The evolution of market power
Power flows matter not only to operations engineers and power traders, but also to the authorities charged with deciding whether two utilities should be allowed to merge, whether a new combustion turbine is needed in a developing suburb, or whether absence of a single transmission line could send electricity prices soaring. What’s more, overloads on just a few transmission lines can affect even the largest power markets, whereupon prices spike, some players reap huge profits, and political firestorms arise about utility restructuring and deregulation.
One regulatory concern is that benefits from breaking up the old vertically integrated utilities will be minimized if unbundled generation and transmission companies exercise quasi-monopolistic power over local and regional markets. Either collusion among players or “gaming” the system—taking advantage of legal loopholes and operational quirks to create or exploit bottlenecks and chokepoints—are strongly resisted by regulatory entities.

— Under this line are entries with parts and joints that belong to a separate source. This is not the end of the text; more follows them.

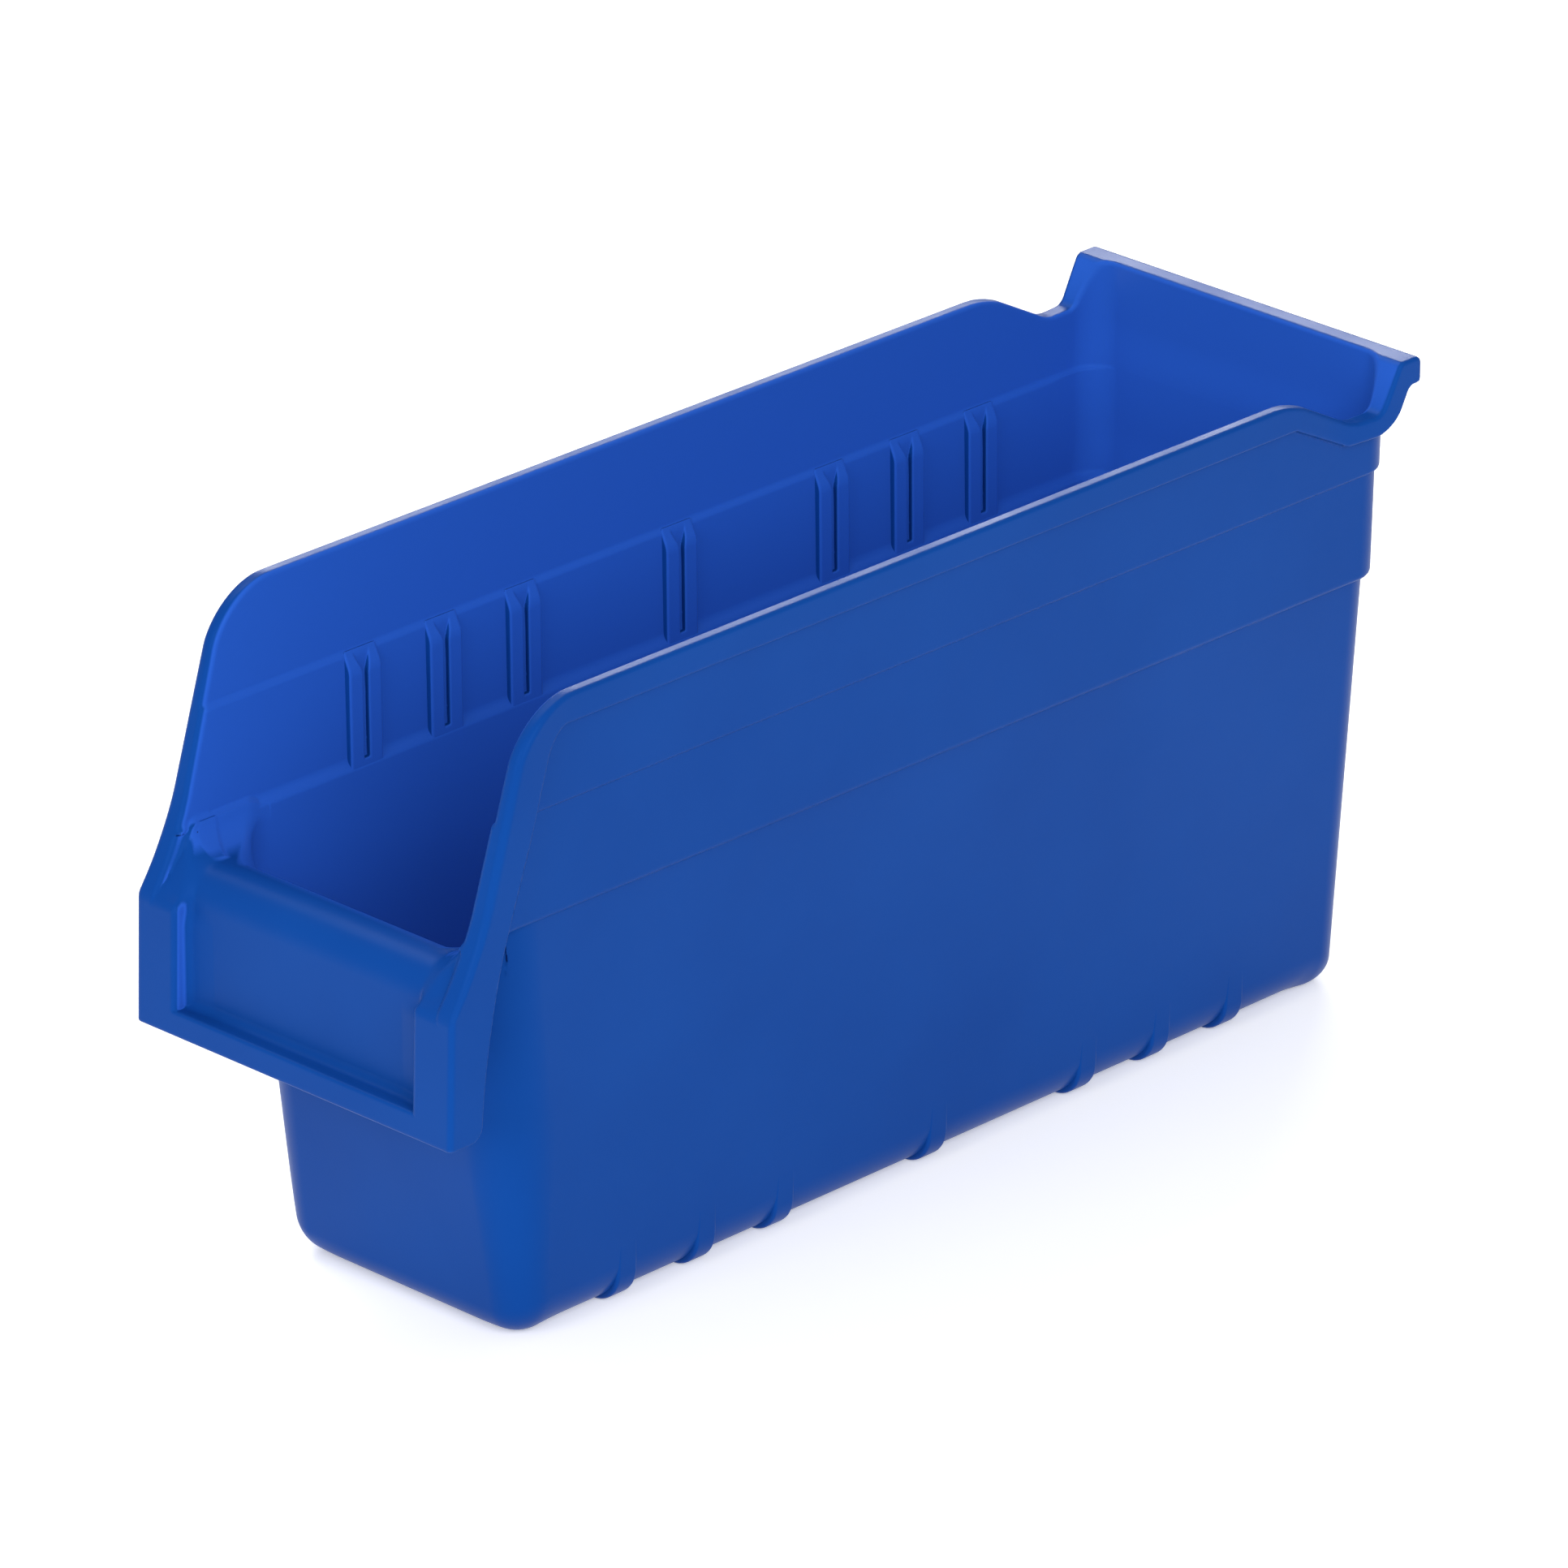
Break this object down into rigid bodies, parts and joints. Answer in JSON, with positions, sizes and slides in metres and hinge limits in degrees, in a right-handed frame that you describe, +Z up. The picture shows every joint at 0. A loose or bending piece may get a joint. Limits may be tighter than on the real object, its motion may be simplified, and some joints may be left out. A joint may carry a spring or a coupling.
{
  "type": "stackable storage bin",
  "caption": "Long, narrow open hopper-front storage bin with stepped tapered walls, beaded rims, a rear hook lip, a front label recess, divider slots and small feet.",
  "frame": {"origin": "centre of the box of the bin, on the surface it stands on", "axes": "+X across the bin to its right side as seen from the front, +Y along it from the hopper front to the rear lip, +Z up"},
  "size_m": [0.097, 0.2972, 0.1524],
  "materials": {
    "bin_plastic": "semi-gloss moulded polypropylene"
  },
  "bodies": {
    "root": {"floor_pan": "bin_plastic", "front_wall": "bin_plastic", "rear_wall_lower": "bin_plastic", "rear_wall_middle": "bin_plastic", "rear_wall_upper": "bin_plastic", "rear_lip": "bin_plastic", "hopper_lip": "bin_plastic", "label_panel": "bin_plastic", "side_wall_lower_right": "bin_plastic", "side_wall_lower_left": "bin_plastic", "side_wall_middle_right": "bin_plastic", "side_wall_middle_left": "bin_plastic", "side_wall_upper_right": "bin_plastic", "side_wall_upper_left": "bin_plastic", "rim_right": "bin_plastic", "rim_left": "bin_plastic", "front_flange_right": "bin_plastic", "front_flange_left": "bin_plastic", "side_frame_right": "bin_plastic", "side_frame_left": "bin_plastic", "foot_1_right": "bin_plastic", "foot_1_left": "bin_plastic", "foot_2_right": "bin_plastic", "foot_2_left": "bin_plastic", "foot_3_right": "bin_plastic", "foot_3_left": "bin_plastic", "foot_4_right": "bin_plastic", "foot_4_left": "bin_plastic", "foot_5_right": "bin_plastic", "foot_5_left": "bin_plastic", "foot_6_right": "bin_plastic", "foot_6_left": "bin_plastic", "foot_7_right": "bin_plastic", "foot_7_left": "bin_plastic", "divider_slot_1_right": "bin_plastic", "divider_slot_1_left": "bin_plastic", "divider_slot_2_right": "bin_plastic", "divider_slot_2_left": "bin_plastic", "divider_slot_3_right": "bin_plastic", "divider_slot_3_left": "bin_plastic", "divider_slot_4_right": "bin_plastic", "divider_slot_4_left": "bin_plastic", "divider_slot_5_right": "bin_plastic", "divider_slot_5_left": "bin_plastic", "divider_slot_6_right": "bin_plastic", "divider_slot_6_left": "bin_plastic", "divider_slot_7_right": "bin_plastic", "divider_slot_7_left": "bin_plastic"}
  },
  "joints": []
}
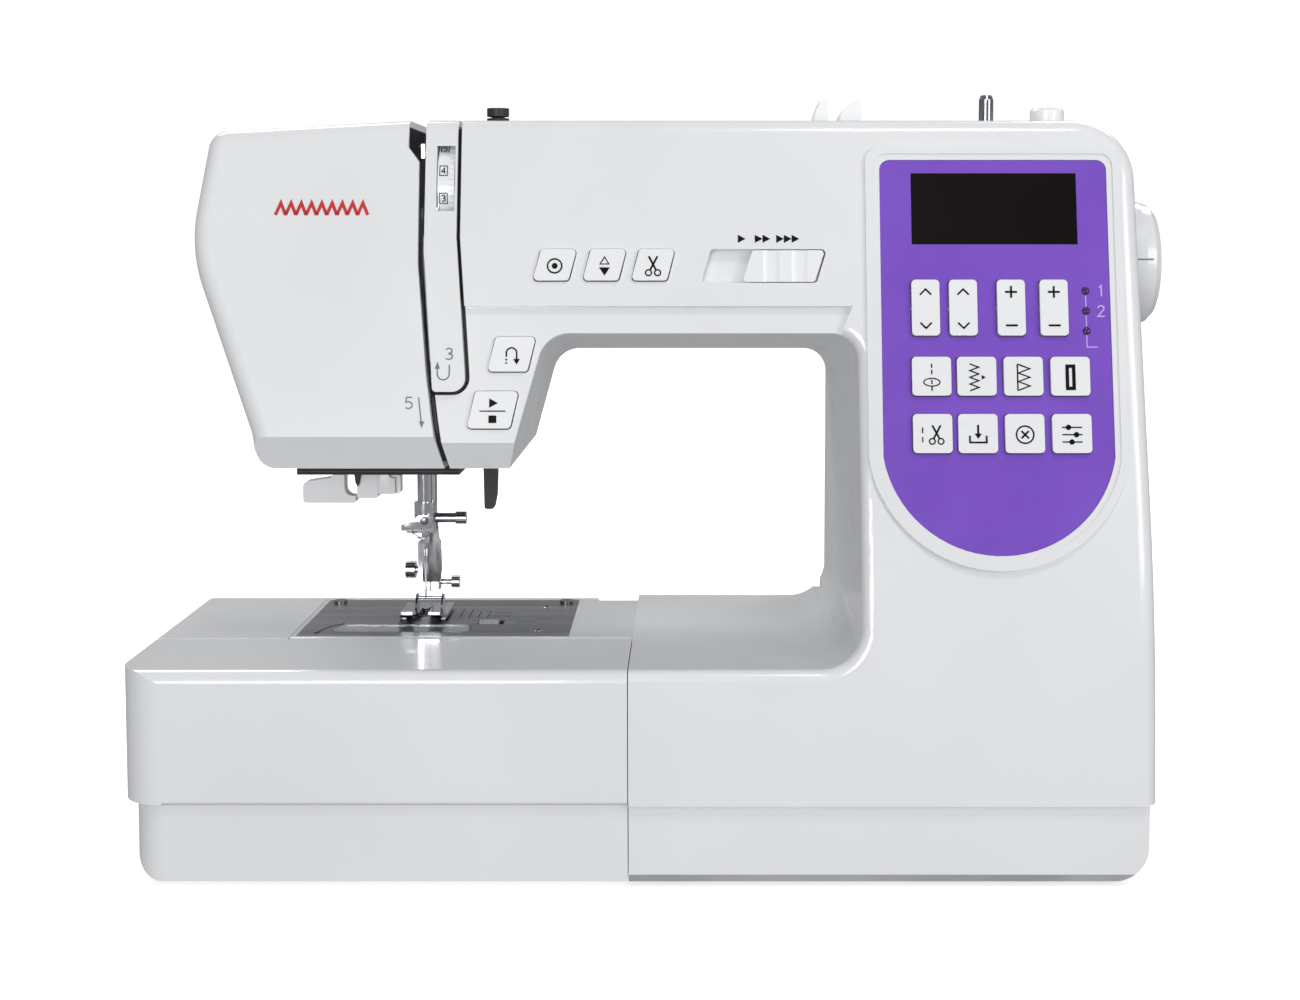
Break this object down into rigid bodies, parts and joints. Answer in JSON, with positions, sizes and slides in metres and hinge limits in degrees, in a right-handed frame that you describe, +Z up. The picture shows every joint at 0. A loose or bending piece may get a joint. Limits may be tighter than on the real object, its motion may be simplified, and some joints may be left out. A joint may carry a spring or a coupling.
{
  "type": "sewing machine",
  "caption": "Computerised domestic sewing machine with free arm, slide-off storage table, push-button front, half-round control panel and handwheel.",
  "frame": {"origin": "on the table surface under the middle of the machine's bounding box", "axes": "+X to the handwheel, -Y to the user, +Z up"},
  "size_m": [0.413, 0.1735, 0.307],
  "materials": {
    "white_plastic": "glossy moulded white",
    "arm_plastic": "glossy moulded white",
    "key_plastic": "glossy moulded white",
    "purple_panel": "purple, satin",
    "display_black": "gloss black window",
    "steel_plate": "fine brushed",
    "chrome": "polished",
    "dark_steel": "ground steel",
    "clear_plastic": "clear",
    "black_plastic": "satin black",
    "grey_plastic": "satin grey",
    "cast_metal": "die cast",
    "belt_rubber": "matt",
    "foot_rubber": "matt",
    "board_green": "solder mask"
  },
  "bodies": {
    "machine_body": {"front_cover": "white_plastic", "rear_cover": "white_plastic", "face_cover": "white_plastic", "thread_channel_cover": "white_plastic", "base_plate": "grey_plastic", "machine_frame": "cast_metal", "free_arm_cover": "arm_plastic", "needle_plate": "steel_plate", "bobbin_holder": "black_plastic", "head_underplate": "black_plastic", "timing_belt": "belt_rubber", "main_motor": "dark_steel", "circuit_boards": "board_green", "socket_panel": "grey_plastic", "rubber_feet": "foot_rubber", "top_fittings": "key_plastic", "winding_tension_disc": "chrome", "control_panel": "purple_panel", "display_window": "display_black"},
    "table": {"extension_table": "white_plastic"},
    "lid": {"storage_lid": "white_plastic"},
    "main_shaft": {"upper_shaft": "dark_steel", "handwheel": "white_plastic"},
    "lower_drive": {"lower_shaft": "dark_steel"},
    "hook": {"rotary_hook": "chrome"},
    "bobbin_spool": {"bobbin": "clear_plastic"},
    "needle_unit": {"needle_bar": "chrome", "needle": "chrome"},
    "take_up": {"take_up_lever": "chrome"},
    "presser": {"presser_bar": "chrome", "foot_holder": "chrome"},
    "foot": {"presser_foot": "chrome"},
    "lifter": {"presser_foot_lifter": "black_plastic"},
    "feed": {"feed_dogs": "dark_steel"},
    "hook_cover": {"hook_cover_plate": "clear_plastic"},
    "release": {"hook_cover_release": "grey_plastic"},
    "threader": {"needle_threader": "white_plastic"},
    "buttonhole": {"buttonhole_lever": "white_plastic"},
    "dial": {"tension_dial": "grey_plastic"},
    "speed": {"speed_slider": "key_plastic"},
    "start_stop_button_body": {"start_stop_button": "key_plastic"},
    "reverse_button_body": {"reverse_button": "key_plastic"},
    "auto_lock_button_body": {"auto_lock_button": "key_plastic"},
    "needle_up_down_button_body": {"needle_up_down_button": "key_plastic"},
    "thread_cutter_button_body": {"thread_cutter_button": "key_plastic"},
    "pattern_key_1_body": {"pattern_key_1": "key_plastic"},
    "pattern_key_2_body": {"pattern_key_2": "key_plastic"},
    "pattern_key_3_body": {"pattern_key_3": "key_plastic"},
    "pattern_key_4_body": {"pattern_key_4": "key_plastic"},
    "pattern_key_5_body": {"pattern_key_5": "key_plastic"},
    "pattern_key_6_body": {"pattern_key_6": "key_plastic"},
    "pattern_key_7_body": {"pattern_key_7": "key_plastic"},
    "pattern_key_8_body": {"pattern_key_8": "key_plastic"},
    "rocker_key_1_body": {"rocker_key_1": "key_plastic"},
    "rocker_key_2_body": {"rocker_key_2": "key_plastic"},
    "rocker_key_3_body": {"rocker_key_3": "key_plastic"},
    "rocker_key_4_body": {"rocker_key_4": "key_plastic"},
    "power_rocker": {"power_switch": "black_plastic"},
    "handle": {"carrying_handle": "arm_plastic"},
    "winder": {"winder_spindle": "chrome"}
  },
  "joints": [
    {"name": "table_slide", "type": "slide", "parent": "machine_body", "child": "table", "axis": [-1, 0, 0], "range_m": [0, 0.16]},
    {"name": "lid_hinge", "type": "hinge", "parent": "table", "child": "lid", "pos_m": [-0.109, -0.0856, 0.0338], "axis": [1, 0, 0], "range_deg": [0, 85]},
    {"name": "handwheel_turn", "type": "hinge", "parent": "machine_body", "child": "main_shaft", "pos_m": [0.06, 0.004, 0.237], "axis": [1, 0, 0], "continuous": true},
    {"name": "lower_shaft_turn", "type": "hinge", "parent": "machine_body", "child": "lower_drive", "pos_m": [0.02, 0.014, 0.04], "axis": [1, 0, 0], "continuous": true},
    {"name": "hook_turn", "type": "hinge", "parent": "machine_body", "child": "hook", "pos_m": [-0.103, -0.005, 0.062], "axis": [0, 0, 1], "continuous": true},
    {"name": "bobbin_turn", "type": "hinge", "parent": "machine_body", "child": "bobbin_spool", "pos_m": [-0.103, -0.005, 0.07], "axis": [0, 0, 1], "continuous": true},
    {"name": "needle_bar_slide", "type": "slide", "parent": "machine_body", "child": "needle_unit", "axis": [0, 0, 1], "range_m": [-0.028, 0]},
    {"name": "take_up_swing", "type": "hinge", "parent": "machine_body", "child": "take_up", "pos_m": [-0.0933, -0.008, 0.251], "axis": [1, 0, 0], "range_deg": [0, 40]},
    {"name": "presser_slide", "type": "slide", "parent": "machine_body", "child": "presser", "axis": [0, 0, 1], "range_m": [0, 0.006]},
    {"name": "foot_tilt", "type": "hinge", "parent": "presser", "child": "foot", "pos_m": [-0.103, 0.021, 0.0912], "axis": [1, 0, 0], "range_deg": [-3, 0]},
    {"name": "lifter_swing", "type": "hinge", "parent": "machine_body", "child": "lifter", "pos_m": [-0.0768, 0.035, 0.173], "axis": [0, -1, 0], "range_deg": [0, 32]},
    {"name": "feed_travel", "type": "slide", "parent": "machine_body", "child": "feed", "axis": [0, 1, 0], "range_m": [-0.0025, 0.0015]},
    {"name": "hook_cover_lift", "type": "slide", "parent": "machine_body", "child": "hook_cover", "axis": [0, 0, 1], "range_m": [0, 0.03]},
    {"name": "release_slide", "type": "slide", "parent": "machine_body", "child": "release", "axis": [1, 0, 0], "range_m": [0, 0.0018], "stiffness_N_per_m": 150},
    {"name": "threader_pull", "type": "slide", "parent": "machine_body", "child": "threader", "axis": [0, 0, -1], "range_m": [0, 0.025], "stiffness_N_per_m": 40, "springref_m": -0.02},
    {"name": "buttonhole_lever_pull", "type": "slide", "parent": "machine_body", "child": "buttonhole", "axis": [0, 0, -1], "range_m": [0, 0.03]},
    {"name": "tension_dial_turn", "type": "hinge", "parent": "machine_body", "child": "dial", "pos_m": [-0.0839, -0.03039, 0.26649], "axis": [1, 0, 0], "range_deg": [-60, 60]},
    {"name": "speed_slide", "type": "slide", "parent": "machine_body", "child": "speed", "axis": [-1, 0, 0], "range_m": [0, 0.0135]},
    {"name": "start_stop_button_press", "type": "slide", "parent": "machine_body", "child": "start_stop_button_body", "axis": [0, 0.9778, -0.2096], "range_m": [0, 0.001], "stiffness_N_per_m": 300},
    {"name": "reverse_button_press", "type": "slide", "parent": "machine_body", "child": "reverse_button_body", "axis": [0, 0.9778, -0.2096], "range_m": [0, 0.001], "stiffness_N_per_m": 300},
    {"name": "auto_lock_button_press", "type": "slide", "parent": "machine_body", "child": "auto_lock_button_body", "axis": [0, 0.9778, -0.2096], "range_m": [0, 0.001], "stiffness_N_per_m": 300},
    {"name": "needle_up_down_button_press", "type": "slide", "parent": "machine_body", "child": "needle_up_down_button_body", "axis": [0, 0.9778, -0.2096], "range_m": [0, 0.001], "stiffness_N_per_m": 300},
    {"name": "thread_cutter_button_press", "type": "slide", "parent": "machine_body", "child": "thread_cutter_button_body", "axis": [0, 0.9778, -0.2096], "range_m": [0, 0.001], "stiffness_N_per_m": 300},
    {"name": "pattern_key_1_press", "type": "slide", "parent": "machine_body", "child": "pattern_key_1_body", "axis": [0, 0.9778, -0.2096], "range_m": [0, 0.0008], "stiffness_N_per_m": 300},
    {"name": "pattern_key_2_press", "type": "slide", "parent": "machine_body", "child": "pattern_key_2_body", "axis": [0, 0.9778, -0.2096], "range_m": [0, 0.0008], "stiffness_N_per_m": 300},
    {"name": "pattern_key_3_press", "type": "slide", "parent": "machine_body", "child": "pattern_key_3_body", "axis": [0, 0.9778, -0.2096], "range_m": [0, 0.0008], "stiffness_N_per_m": 300},
    {"name": "pattern_key_4_press", "type": "slide", "parent": "machine_body", "child": "pattern_key_4_body", "axis": [0, 0.9778, -0.2096], "range_m": [0, 0.0008], "stiffness_N_per_m": 300},
    {"name": "pattern_key_5_press", "type": "slide", "parent": "machine_body", "child": "pattern_key_5_body", "axis": [0, 0.9778, -0.2096], "range_m": [0, 0.0008], "stiffness_N_per_m": 300},
    {"name": "pattern_key_6_press", "type": "slide", "parent": "machine_body", "child": "pattern_key_6_body", "axis": [0, 0.9778, -0.2096], "range_m": [0, 0.0008], "stiffness_N_per_m": 300},
    {"name": "pattern_key_7_press", "type": "slide", "parent": "machine_body", "child": "pattern_key_7_body", "axis": [0, 0.9778, -0.2096], "range_m": [0, 0.0008], "stiffness_N_per_m": 300},
    {"name": "pattern_key_8_press", "type": "slide", "parent": "machine_body", "child": "pattern_key_8_body", "axis": [0, 0.9778, -0.2096], "range_m": [0, 0.0008], "stiffness_N_per_m": 300},
    {"name": "rocker_key_1_tilt", "type": "hinge", "parent": "machine_body", "child": "rocker_key_1_body", "pos_m": [0.1024, -0.06085, 0.22031], "axis": [1, 0, 0], "range_deg": [-2.5, 2.5], "stiffness_Nm_per_rad": 0.5},
    {"name": "rocker_key_2_tilt", "type": "hinge", "parent": "machine_body", "child": "rocker_key_2_body", "pos_m": [0.1169, -0.06085, 0.22031], "axis": [1, 0, 0], "range_deg": [-2.5, 2.5], "stiffness_Nm_per_rad": 0.5},
    {"name": "rocker_key_3_tilt", "type": "hinge", "parent": "machine_body", "child": "rocker_key_3_body", "pos_m": [0.1354, -0.06085, 0.22031], "axis": [1, 0, 0], "range_deg": [-2.5, 2.5], "stiffness_Nm_per_rad": 0.5},
    {"name": "rocker_key_4_tilt", "type": "hinge", "parent": "machine_body", "child": "rocker_key_4_body", "pos_m": [0.1519, -0.06085, 0.22031], "axis": [1, 0, 0], "range_deg": [-2.5, 2.5], "stiffness_Nm_per_rad": 0.5},
    {"name": "power_switch_rock", "type": "hinge", "parent": "machine_body", "child": "power_rocker", "pos_m": [0.1854, -0.022, 0.042], "axis": [0, 1, 0], "range_deg": [0, 8]},
    {"name": "handle_raise", "type": "hinge", "parent": "machine_body", "child": "handle", "pos_m": [0.005, 0.028, 0.287], "axis": [1, 0, 0], "range_deg": [0, 90]},
    {"name": "winder_spin", "type": "hinge", "parent": "machine_body", "child": "winder", "pos_m": [0.1352, 0, 0.29], "axis": [0, 0, 1], "continuous": true}
  ],
  "couplings": [
    {"joint": "lower_shaft_turn", "follows": "handwheel_turn", "ratio": 1},
    {"joint": "hook_turn", "follows": "handwheel_turn", "ratio": 2},
    {"joint": "lifter_swing", "follows": "presser_slide", "rad_per_m": 93.074}
  ]
}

Regulatory groups have dubbed this activity ‘market power,’ or the ability of one seller or a group of sellers to maintain prices above competitive levels for a significant period of time. In most jurisdictions with market competition, spot prices can be determined at every node (or bus) in the system. The U.S. name for this is the locational marginal price (LMP). Under truly competitive conditions, it equals the marginal cost to any generator bidding into the system of providing electricity to that point in the transmission system to any generator bidding into the system (again see Figure 2).
In the absence of overloads, spot marginal prices are relatively equal across a power market (depending on how resistive line losses are accounted for). But when overloads occur, spot prices can rapidly diverge. Because LMPs are bus-based values, contouring is again extremely useful for showing market-wide patterns. This ability will become even more useful as FERC’s proposed Standard Market Design (SMD) structure is implemented.
To be truly effective, computer visualization must be interactive and it must be fast. Today, a standard desktop computer has the capacity and speed to create a high resolution contour map within a few seconds. Fast contouring, coupled with easy zooming and panning, can equip the grid analyst with an interactive tool with which to quickly explore a power system data set. For instance, zooming could be used to provide more details about pricing, while dynamically sized pie-charts could be used to show lines that are close to but not yet exceeding their limits.
For the power industry, visualization techniques could not have come at a better time. Power markets are increasingly competitive and the transmission system is growing ever more complex, but visualization solutions offer a strong tool for cutting through the clutter.